AB ve egemenlik devri
Bunun dışında bugün üyesi olmaya çalıştığımız AB'ye ulusların egemenliklerinin bir kısmını devretmesi olgusu karşısında bu gelişmenin bağımsızlıkla bağdaştırılması olanağı var mı?
Bu madde karşısında AB'ye girmeyi savunanların durumu ne olacak? Ya da Ermeni iddialarını araştıran bir bilim adamının Ermenilerin bir şekilde haksızlığa uğradıkları gibi bir sonuca varması durumunda bunu ne şekilde ifade edeceği kaygısını taşımayacağı söylenebilir mi?
Veya asker sayısının indirilmesini, silahlanmanın azaltılarak halk üzerindeki ekonomik yükün kaldırılmasını savunmak milli yararlara karşı fikirler olarak değerlendirilebilir mi?

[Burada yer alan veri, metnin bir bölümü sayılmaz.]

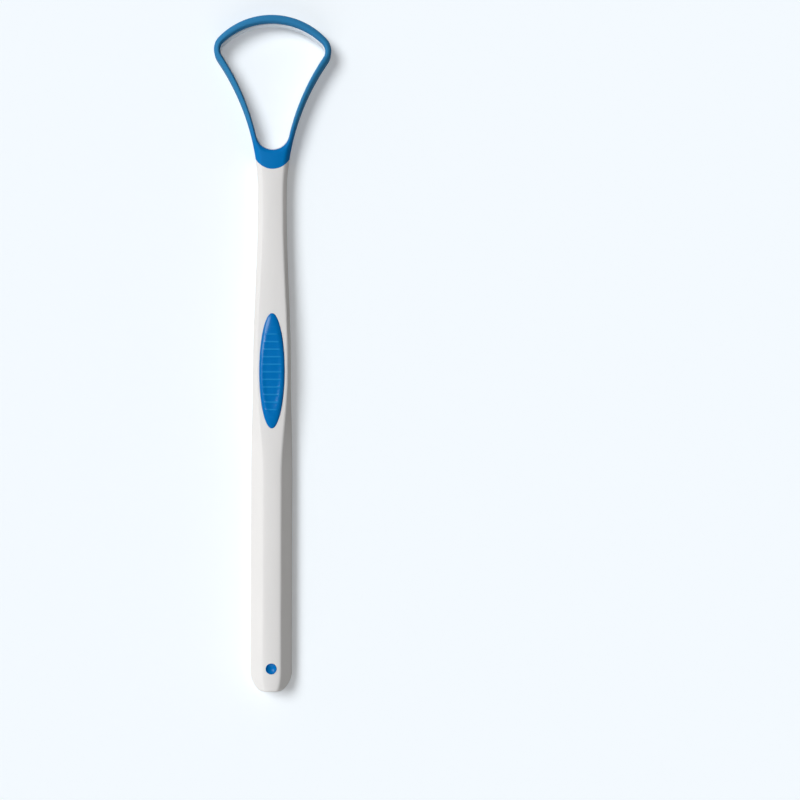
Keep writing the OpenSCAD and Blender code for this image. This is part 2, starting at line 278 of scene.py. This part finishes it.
def bevel_slope(y):
    """Fall of the bevels beside the front face, per unit across."""
    return along(y, TAIL_BEVEL_H, GRIP_BEVEL_H, NECK_BEVEL_H) / (side_x(y) - face_x(y))


def bevel_z(x, y):
    """Height of the bevel planes at a distance x from the middle."""
    return front_z(y) - (x - half_face(y)) * bevel_slope(y)


def skin_z(x, y):
    """Height of the stem's front, with its bowed face and soft edges."""
    bowed = front_z(y) + FACE_BOW * (1 - (x / half_face(y)) ** 2)
    return soft_min(bowed, bevel_z(abs(x), y), EDGE_SOFT)


def under_z(x, y):
    """Height of the stem's back, with its rounded edges."""
    t = min(max((abs(x) - half_w(y)) / BACK_ROUND_W + 1, 0), 1)
    return back_z(y) + BACK_ROUND_H * (1 - math.sqrt(1 - t * t))


def start(name):
    """Takes up the primitive just added: puts its place into its mesh and opens it to edit."""
    piece = bpy.context.object
    piece.name = name
    piece.data.name = name
    bpy.ops.object.transform_apply(location=True, rotation=True, scale=True)
    bpy.ops.object.mode_set(mode="EDIT")
    bpy.ops.mesh.select_all(action="DESELECT")
    return piece


def done():
    """Ends the work on the mesh."""
    bpy.ops.object.mode_set(mode="OBJECT")


def edited():
    """The mesh that is open to edit."""
    return bmesh.from_edit_mesh(bpy.context.edit_object.data)


def pick(test):
    """Selects the vertices whose place passes a test, with the edges and faces between them."""
    bpy.ops.mesh.select_all(action="DESELECT")
    mesh = edited()
    for vert in mesh.verts:
        vert.select = test(vert.co)
    mesh.select_flush(True)


def cut_across(places, normal):
    """Cuts the open mesh through by planes at these places along a normal."""
    for place in places:
        bpy.ops.mesh.select_all(action="SELECT")
        bpy.ops.mesh.bisect(plane_co=Vector(normal) * place, plane_no=normal)


def soften(test, width, segments):
    """Rounds the edges between the vertices that pass a test."""
    pick(test)
    bpy.ops.mesh.bevel(offset=width, segments=segments, affect="EDGES")


def modify(piece, kind, **settings):
    """Adds a modifier to a piece and applies it."""
    bpy.ops.object.select_all(action="DESELECT")
    bpy.context.view_layer.objects.active = piece
    piece.select_set(True)
    modifier = piece.modifiers.new(kind.title(), kind)
    for key, value in settings.items():
        setattr(modifier, key, value)
    bpy.ops.object.modifier_apply(modifier=modifier.name)


def combine(piece, other, operation):
    """Cuts the other shape out of the piece, or fuses it on, and deletes the other shape."""
    modify(piece, "BOOLEAN", operation=operation, solver="EXACT", object=other)
    bpy.data.objects.remove(other)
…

Yahut Diyanet İşleri Başkanlığı'nın kaldırılmasını savunmanın laik cumhuriyet kavramı üzerinden temel milli yarara aykırı bir fiil olarak düşünülmesi olanaklı olabilir mi?
Yine gerekçede, "Madde, failde kastın ötesinde belli bir amacın varlığını aramaktadır. Maddi unsur, temel milli yararlara karşı eylemlerde bulunmak amacıyla gerçekleştirilecektir" denilerek suçun oluşması için sanıkta genel kasıttan öte amacın varlığının aranacağı belirtiliyor. Uygulamada suçun manevi unsuru olan kastın araştırılmasının yapılamadığı ortadayken, daha içsel olan amacın nasıl saptanacağı ayrı tartışma konusu.
Anlatılanlara karşı, suçun sadece fiilin düşünülmesi ile gerçekleşmeyeceği, sanığın yabancı kişi veya kuruluşlardan doğrudan doğruya veya dolaylı olarak yarar sağlaması gerektiği söylenecektir.
"Hainlik" yapmak üzere yola çıkmış yurttaş herhalde yabancılardan elde edeceği yararı çok gizli kabul edecektir.
Yabancı kişi veya kuruluş da bunun sakıncasını bileceğinden o da bu yararı çok gizli sağlar. Devletin bu ilişkiyi saptaması çok güçtür. Karşı taraf kötü niyetli bir yabancı olduğuna göre, eylem ancak istihbarat birimlerince saptanabilir.
Zaten düzenlemeyle suç oluşması için yararın kabulü yeterli. Yararın elde edilmesine gerek bulunmadığı gibi temel milli yararlara karşı eylemde bulunmak da gerekmez. Yurttaş, temel milli yararlara karşı eylemde bulunmak amacıyla yararı kabul etmişse suç tamamlanmış olacaktır. Böylece ifade özgürlüğü alanında teşebbüs halinde cezalandırılan bir tehlike suçu yaratılmıştır.
"Yarar"ın sınırı yok
Yasada mayın oluşturan 305. madde, iktidarı elde bulunduranların, rakiplerini tasfiye aracı olarak da kullanılabileceği nitelikte.
Düzenlemeyle meslek örgütleri ve sivil toplum örgütlerinin yabancı kurumlarla ülkemizde paneller, konferanslar düzenlemesi de olanaksız hale gelebilir. Çünkü bu örgütlerin başkan ve yöneticilerinin kişisel sorumlulukları olabilecektir. İfade özgürlüğüne alan bırakmayan temel milli yarar kavramına aykırı etkinlik düzenlemeyi düşünenler, bunu yabancı bir kişi veya kuruluşun desteği ile yapmayı öngördüklerinde yarar da sağlanmış olur. Çünkü 'vaat' şeklindeki bir desteği kabul bile yeterli.
Böylece yurttaşların yabancılarla belli platformlar-da ülke sorunlarını tartışmaları, görüş alışverişinde bulunmaları da sakıncalı hale gelecektir. AB, çeşitli fonlarla AB müktesebatının uygulamasına yönelik faaliyetlerde bulunan (Demokratik uygulamaların daha fazla genişletilmesi, hukukun üstünlüğü, insan hakları, kadın-erkek eşitliği ve azınlıkların korunması gibi) sivil toplum kuruluşlarına yardım ediyor. Söz konusu madde karşısında bu uygulamanın devam edip edemeyeceği de kuşkuludur. İktidar da, AB de ya durumun ayırdında bulunmamaktadırlar ya da iyi niyetli değildirler.